• GIVEN RECORDS:
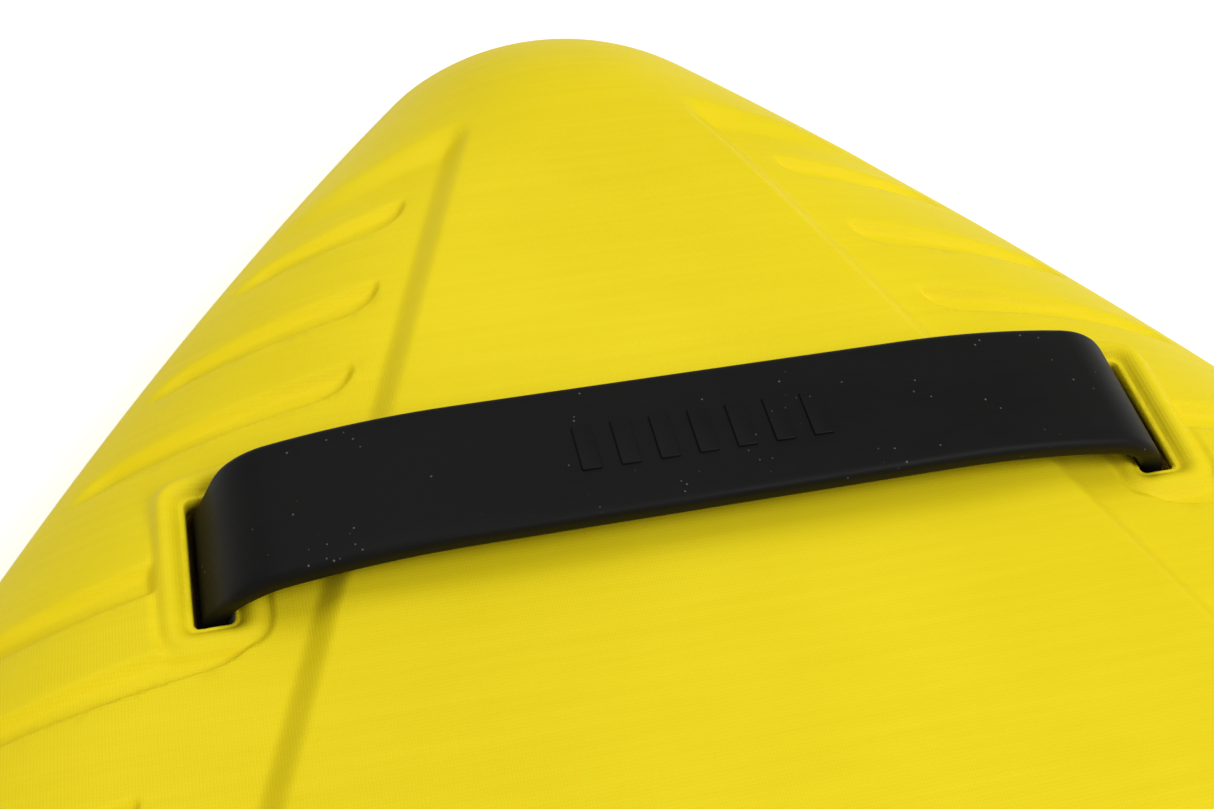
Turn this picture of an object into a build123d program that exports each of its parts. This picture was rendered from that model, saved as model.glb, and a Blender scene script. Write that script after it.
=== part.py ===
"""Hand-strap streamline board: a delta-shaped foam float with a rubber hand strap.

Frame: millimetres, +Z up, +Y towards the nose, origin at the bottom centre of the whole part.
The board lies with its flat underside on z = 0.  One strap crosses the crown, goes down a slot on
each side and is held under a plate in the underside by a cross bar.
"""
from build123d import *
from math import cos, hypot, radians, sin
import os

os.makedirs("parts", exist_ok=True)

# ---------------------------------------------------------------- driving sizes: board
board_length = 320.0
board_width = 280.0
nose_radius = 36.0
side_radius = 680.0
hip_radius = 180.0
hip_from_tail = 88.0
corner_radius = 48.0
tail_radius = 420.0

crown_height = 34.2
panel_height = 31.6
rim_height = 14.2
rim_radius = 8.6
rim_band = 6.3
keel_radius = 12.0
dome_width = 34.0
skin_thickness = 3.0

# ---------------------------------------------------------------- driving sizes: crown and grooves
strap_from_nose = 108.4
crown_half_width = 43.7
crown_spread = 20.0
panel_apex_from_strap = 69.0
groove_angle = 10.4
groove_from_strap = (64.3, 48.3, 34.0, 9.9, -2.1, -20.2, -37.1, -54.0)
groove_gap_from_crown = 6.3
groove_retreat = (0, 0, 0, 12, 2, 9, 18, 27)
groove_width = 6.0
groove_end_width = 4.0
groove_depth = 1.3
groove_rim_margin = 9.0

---

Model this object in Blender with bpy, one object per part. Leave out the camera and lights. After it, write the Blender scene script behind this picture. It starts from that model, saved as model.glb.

• WHAT THE TASK ASKS: Please print exactly, and only, the lines from the line with "Turn this picture" to the line with "skin_thickness = 3.0", both included.

• SOLUTION BELOW:
Turn this picture of an object into a build123d program that exports each of its parts. This picture was rendered from that model, saved as model.glb, and a Blender scene script. Write that script after it.
=== part.py ===
"""Hand-strap streamline board: a delta-shaped foam float with a rubber hand strap.

Frame: millimetres, +Z up, +Y towards the nose, origin at the bottom centre of the whole part.
The board lies with its flat underside on z = 0.  One strap crosses the crown, goes down a slot on
each side and is held under a plate in the underside by a cross bar.
"""
from build123d import *
from math import cos, hypot, radians, sin
import os

os.makedirs("parts", exist_ok=True)

# ---------------------------------------------------------------- driving sizes: board
board_length = 320.0
board_width = 280.0
nose_radius = 36.0
side_radius = 680.0
hip_radius = 180.0
hip_from_tail = 88.0
corner_radius = 48.0
tail_radius = 420.0

crown_height = 34.2
panel_height = 31.6
rim_height = 14.2
rim_radius = 8.6
rim_band = 6.3
keel_radius = 12.0
dome_width = 34.0
skin_thickness = 3.0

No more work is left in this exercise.